--- Dataset excerpt ---
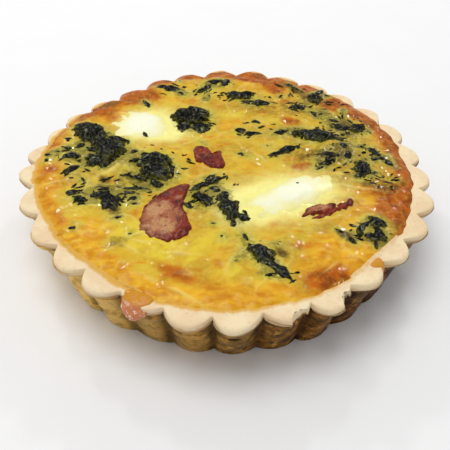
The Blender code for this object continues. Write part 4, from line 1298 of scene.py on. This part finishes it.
def floor_finish():
    material, tree, shader = new_finish("pale_table", Roughness=0.8)
    feed(tree, shader, Base_Color=blended(tree, cloud(tree, 40, 2), tone(250, 250, 250), tone(246, 246, 246)))
    return material


def build_floor():
    shape = bmesh.new()
    bmesh.ops.create_circle(shape, segments=96, radius=2.5, cap_ends=True)
    placed("table_top", shape, floor_finish())


def softbox(name, place, size, power):
    """A square lamp that shines on the quiche."""
    light = bpy.data.lights.new(name, "AREA")
    light.shape = "RECTANGLE"
    light.size = light.size_y = size
    light.energy = power
    lamp = bpy.data.objects.new(name, light)
    lamp.location = place
    lamp.rotation_mode = "QUATERNION"
    lamp.rotation_quaternion = (Vector(place) - Vector((0, 0, RIM_HEIGHT))).to_track_quat("Z", "Y")
    bpy.context.scene.collection.objects.link(lamp)


def light_studio():
    world = bpy.data.worlds.new("studio_air")
    world.use_nodes = True
    air = world.node_tree.nodes["Background"]
    air.inputs["Color"].default_value = (1.0, 1.0, 1.0, 1.0)
    air.inputs["Strength"].default_value = AIR_BRIGHTNESS
    for lamp in LAMPS:
        softbox(*lamp)
    scene = bpy.context.scene
    scene.world = world
    scene.view_settings.view_transform = "Standard"
    scene.view_settings.look = "None"
    scene.view_settings.exposure = 0.0


def place_camera():
    data = bpy.data.cameras.new("eye")
    data.lens = CAMERA_LENS
    data.sensor_width = CAMERA_SENSOR
    data.clip_start = 0.01
    camera = bpy.data.objects.new("eye", data)
    back = (CAMERA_EYE - CAMERA_AIM).normalized()
    right = Vector((0, 0, 1)).cross(back).normalized()
    up = back.cross(right)
    turned_right = right * math.cos(CAMERA_ROLL) + up * math.sin(CAMERA_ROLL)
    turned_up = up * math.cos(CAMERA_ROLL) - right * math.sin(CAMERA_ROLL)
    turn = Matrix((turned_right, turned_up, back)).transposed()
    camera.matrix_world = Matrix.Translation(CAMERA_EYE) @ turn.to_4x4()
    bpy.context.scene.collection.objects.link(camera)
    bpy.context.scene.camera = camera


build_crust(pastry_finish())
build_custard(custard_finish())
build_runs(run_finish())
build_cheese(cheese_finish())
build_spinach(spinach_finish())
build_tomato(tomato_finish())
build_floor()
light_studio()
place_camera()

--- Required task ---
What is needed is an exact copy of the lines from the start of the listing through the line where "bpy.context.scene.collection.objects.link(lamp)" sits, please, both end lines included and nothing more.

--- Output for this task ---
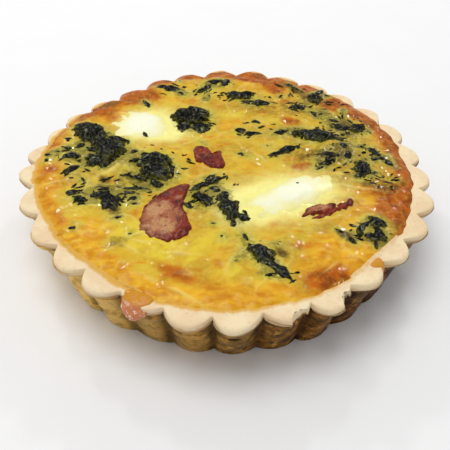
The Blender code for this object continues. Write part 4, from line 1298 of scene.py on. This part finishes it.
def floor_finish():
    material, tree, shader = new_finish("pale_table", Roughness=0.8)
    feed(tree, shader, Base_Color=blended(tree, cloud(tree, 40, 2), tone(250, 250, 250), tone(246, 246, 246)))
    return material


def build_floor():
    shape = bmesh.new()
    bmesh.ops.create_circle(shape, segments=96, radius=2.5, cap_ends=True)
    placed("table_top", shape, floor_finish())


def softbox(name, place, size, power):
    """A square lamp that shines on the quiche."""
    light = bpy.data.lights.new(name, "AREA")
    light.shape = "RECTANGLE"
    light.size = light.size_y = size
    light.energy = power
    lamp = bpy.data.objects.new(name, light)
    lamp.location = place
    lamp.rotation_mode = "QUATERNION"
    lamp.rotation_quaternion = (Vector(place) - Vector((0, 0, RIM_HEIGHT))).to_track_quat("Z", "Y")
    bpy.context.scene.collection.objects.link(lamp)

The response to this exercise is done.